The next thing I tried was explicitly setting LD_LIBRARY_PATH to include the path to libe_sqlite.so . LD_LIBRARY_PATH is a set of additional paths to search for dynamically linked libraries, in addition to the standard locations. As a hack, I tried setting the variable to include the directory containing the SQLite library:
$ LD_LIBRARY_PATH = $LD_LIBRARY_PATH :/project/runtimes/linux-musl-x64/native/ \ dotnet Samples.Microsoft.Data.Sqlite.dll
And sure enough, it worked! The sample successfully found the libe_sqlite.so library, and ran correctly!
So at this point, we're pretty certain that it's purely a problem with .NET finding the native library when we're running on alpine:3.17 , not an issue with loading the library itself.
So what's going on here?
At this point, my best guess was essentially that .NET Core 3.1 and .NET 5 simply didn't support alpine:3.17 based on the fact:
Alpine 3.17 wasn't released until 2022
.NET Core 3.1 was release in 2019 and .NET 5 in 2020
What's more, Microsoft added dockerfiles for alpine:3.17 but they only added them for .NET 6+. Microsoft never updated .NET Core 3.1 images to use alpine:3.17 , even though they were still updating 3.1 at this time. So even though .NET Core 3.1 and .NET 5 officially support Alpine 3.13+, it seems the native library lookup rules are just broken on Alpine 3.17.
And that pretty much sums it up: the native-library lookup rules are broken for Alpine 3.17+ on .NET Core 3.1 and .NET 5.
I had actually forgotten that in earlier versions of .NET Core, there were hardcoded lists mapping from distro names like alpine:3.17 to runtime IDs, like linux-musl-x64 . If the mapping was missing, then .NET didn't know which runtime ID to use, and instead of choosing the correct linux-musl-x64 runtime ID, it would fallback to linux-x64 . And choosing the wrong runtime ID is why the app was failing previously.
This problem of a missing runtime ID entry causing native failures on alpine was actually a problem that happened repeatedly:
Eventually, a new fallback was added for alpine that explicitly used linux-musl-x64 artifacts for unknown alpine versions, so this shouldn't be a problem for .NET 7+.
OK, so now we understood why the problem is happening. But how could we fix it?
Luckily, the .NET host allows explicitly setting the runtime ID via an environment variable, DOTNET_RUNTIME_ID . If this variable is set, the runtime uses that in preference to its usual fallbacks, so even these old runtime versions can work on newer versions of alpine.
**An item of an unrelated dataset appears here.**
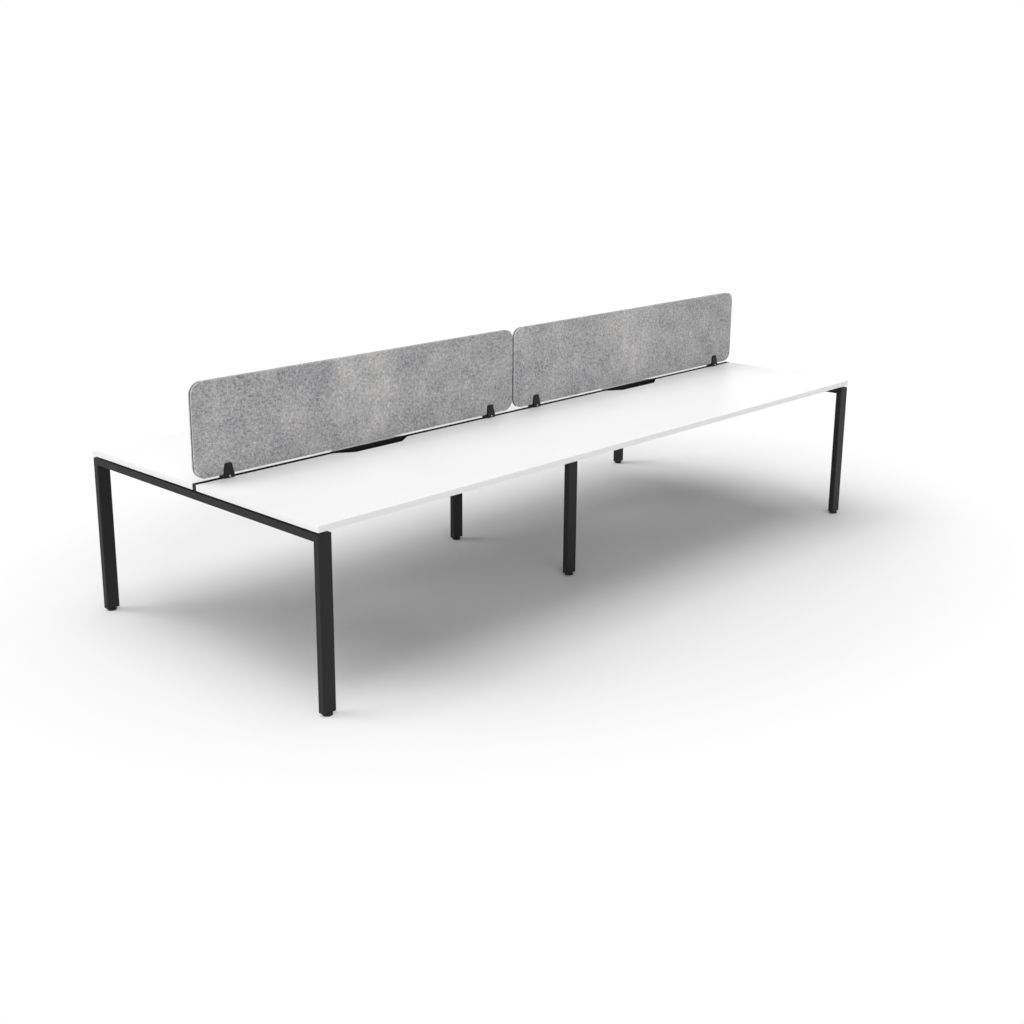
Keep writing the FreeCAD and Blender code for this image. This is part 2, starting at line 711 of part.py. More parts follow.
end_fixings = [("0", "0")]
middle_fixings = [("-fixing_from_seam", "0"), ("fixing_from_seam", "0")]
for side in (-1, 1):
    end_fixings.append(("0", f"{side} * {rear_fixing_y}"))
    end_fixings.append(("0", f"{side} * {front_fixing_y}"))
    for end in (-1, 1):
        middle_fixings.append((f"{end} * fixing_from_seam", f"{side} * {middle_fixing_y}"))
pieces.append(makeRail("end_rail_left", desk_depth, f"-{end_frame_x}", 0, end_fixings, [True]))
pieces.append(makeRail("end_rail_right", desk_depth, end_frame_x, 180, end_fixings, [True]))
pieces.append(makeRail("middle_rail", "middle_frame_depth", "0", 0, middle_fixings, [True, False]))

pieces.append(makeStrip("centre_strip_left", 0))
pieces.append(makeStrip("centre_strip_right", 180))

for number, x in clip_places.items():
    pieces.append(makeClipBlock(f"clip_block_{number}", x))
    pieces.append(makeClipJaw(f"clip_front_jaw_{number}", x, 0))
    pieces.append(makeClipJaw(f"clip_rear_jaw_{number}", x, 180))

bracket_screw = screwPattern("bracket_screw", "machine_screw_head_radius", "machine_screw_head_height",
                             "machine_screw_radius",
                             "(bracket_flange_thickness + tube_wall + bracket_screw_reach)")
lock_screw = screwPattern("lock_screw", "machine_screw_head_radius", "machine_screw_head_height",
                          "machine_screw_radius",
                          "(tube_wall + bracket_tongue_clearance + bracket_tongue_wall + lock_screw_reach)")
worktop_screw = screwPattern("worktop_screw", "worktop_screw_head_radius", "worktop_screw_head_height",
                             "worktop_screw_radius", f"(tube_wall + shadow_gap + {worktop_screw_bite})")
clip_screw = screwPattern("clip_screw", "clip_screw_head_radius", "clip_screw_head_height",
                          "clip_screw_radius",
                          "(screen_thickness + 2 * clip_foot_thickness - clip_screw_short_of_face)")
block_screw = screwPattern("block_screw", "block_screw_head_radius", "block_screw_head_height",
                           "block_screw_radius",
                           f"(clip_block_height - {block_screw_sink} + strip_wall + block_screw_reach)")

pieces.append(group("beam_brackets", makeBracketPattern(), bracketPlaces()))
pieces.append(group("bracket_screws", bracket_screw, bracketScrewPlaces()))
pieces.append(group("beam_lock_screws", lock_screw, lockScrewPlaces()))
pieces.append(group("worktop_spacers", makeSpacerPattern(),
                    [dict(x=x, y=y, z=frame_top) for x, y in fixingPlaces()]))
pieces.append(group("worktop_screws", worktop_screw,
                    [dict(x=x, y=y, z=f"{frame_top} - tube_wall") for x, y in fixingPlaces()]))
pieces.append(group("strip_end_caps", makeCapPattern(), [
    dict(x="-desk_length / 2", z=worktop_underside),
    dict(x="desk_length / 2", z=worktop_underside, angle=180),
]))
pieces.append(group("clip_clamp_screws", clip_screw, [
    dict(x=x, y="-screen_thickness / 2 - clip_foot_thickness", z="desk_height + clip_screw_height",
         axis=(1, 0, 0), angle=-90)
    for x in clip_places.values()
]))
pieces.append(group("clip_block_screws", block_screw, [
    dict(x=f"{x} + {offset} * {block_screw_offset}",
         z=f"desk_height + clip_block_height - {block_screw_sink}", axis=(1, 0, 0), angle=180)
    for x in clip_places.values() for offset in (-1, 1)
]))

doc.recompute()
for thing in doc.Objects:
    if {"Invalid", "Error"} & set(thing.State):
        raise RuntimeError(f"{thing.Label} failed: {thing.State}")
for piece in pieces:
    if piece.Shape.isNull() or not piece.Shape.isValid():
        raise RuntimeError(f"{piece.Label} has no sound shape")
os.makedirs("parts", exist_ok=True)
for piece in pieces:
    piece.Shape.exportStep(f"parts/{piece.Label}.step")
print(f"{len(pieces)} sub-parts, {sum(len(piece.Shape.Solids) for piece in pieces)} solids")
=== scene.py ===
import bpy
import math
from mathutils import Matrix, Vector


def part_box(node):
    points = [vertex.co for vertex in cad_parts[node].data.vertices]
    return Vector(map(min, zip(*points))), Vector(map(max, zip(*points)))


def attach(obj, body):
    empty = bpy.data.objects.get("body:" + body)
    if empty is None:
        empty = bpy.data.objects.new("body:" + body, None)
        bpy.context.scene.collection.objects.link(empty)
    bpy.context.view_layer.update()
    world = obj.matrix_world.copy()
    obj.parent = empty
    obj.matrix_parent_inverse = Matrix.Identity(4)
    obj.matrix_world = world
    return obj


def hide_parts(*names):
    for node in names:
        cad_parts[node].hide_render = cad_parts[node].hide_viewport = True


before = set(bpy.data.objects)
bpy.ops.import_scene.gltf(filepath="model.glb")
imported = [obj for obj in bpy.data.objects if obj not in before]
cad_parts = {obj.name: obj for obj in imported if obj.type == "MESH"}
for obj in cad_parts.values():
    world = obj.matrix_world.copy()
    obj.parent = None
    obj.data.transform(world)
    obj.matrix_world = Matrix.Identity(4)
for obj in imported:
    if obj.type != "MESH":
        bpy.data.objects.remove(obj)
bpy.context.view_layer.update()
print("frame loaded:", len(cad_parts), "nodes")

mm = 0.001
depthwise, upright = 1, 2  # the axes y and z
setup = bpy.context.scene
setup.view_settings.view_transform = "Standard"


def clearSelection():
    if bpy.context.object and bpy.context.object.mode != "OBJECT":
        bpy.ops.object.mode_set(mode="OBJECT")
    bpy.ops.object.select_all(action="DESELECT")


def makeActive(piece):
    clearSelection()
    bpy.context.view_layer.objects.active = piece
    piece.select_set(True)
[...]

So in this scenario, we can set DOTNET_RUNTIME_ID=linux-musl-x64 and the app runs perfectly:
$ DOTNET_RUNTIME_ID = linux-musl-x64 dotnet Samples.Microsoft.Data.Sqlite.dll
Problem solved!
So the solution was very simple in the end, but I thought it was worth describing the process we went through to narrow it down. And maybe it will help someone who (like me) has forgotten that this was a thing😅
In this post I walkthrough how we solved an error running .NET Core 3.1 and .NET 5 on Alpine Linux 3.17: Unable to load shared library 'e_sqlite3' or one of its dependencies . I describe the problem itself—the failure to load the SQLite native library—the environment in which it happened, the things we tried to isolate the issue, the eventual root cause, and how we resolved it.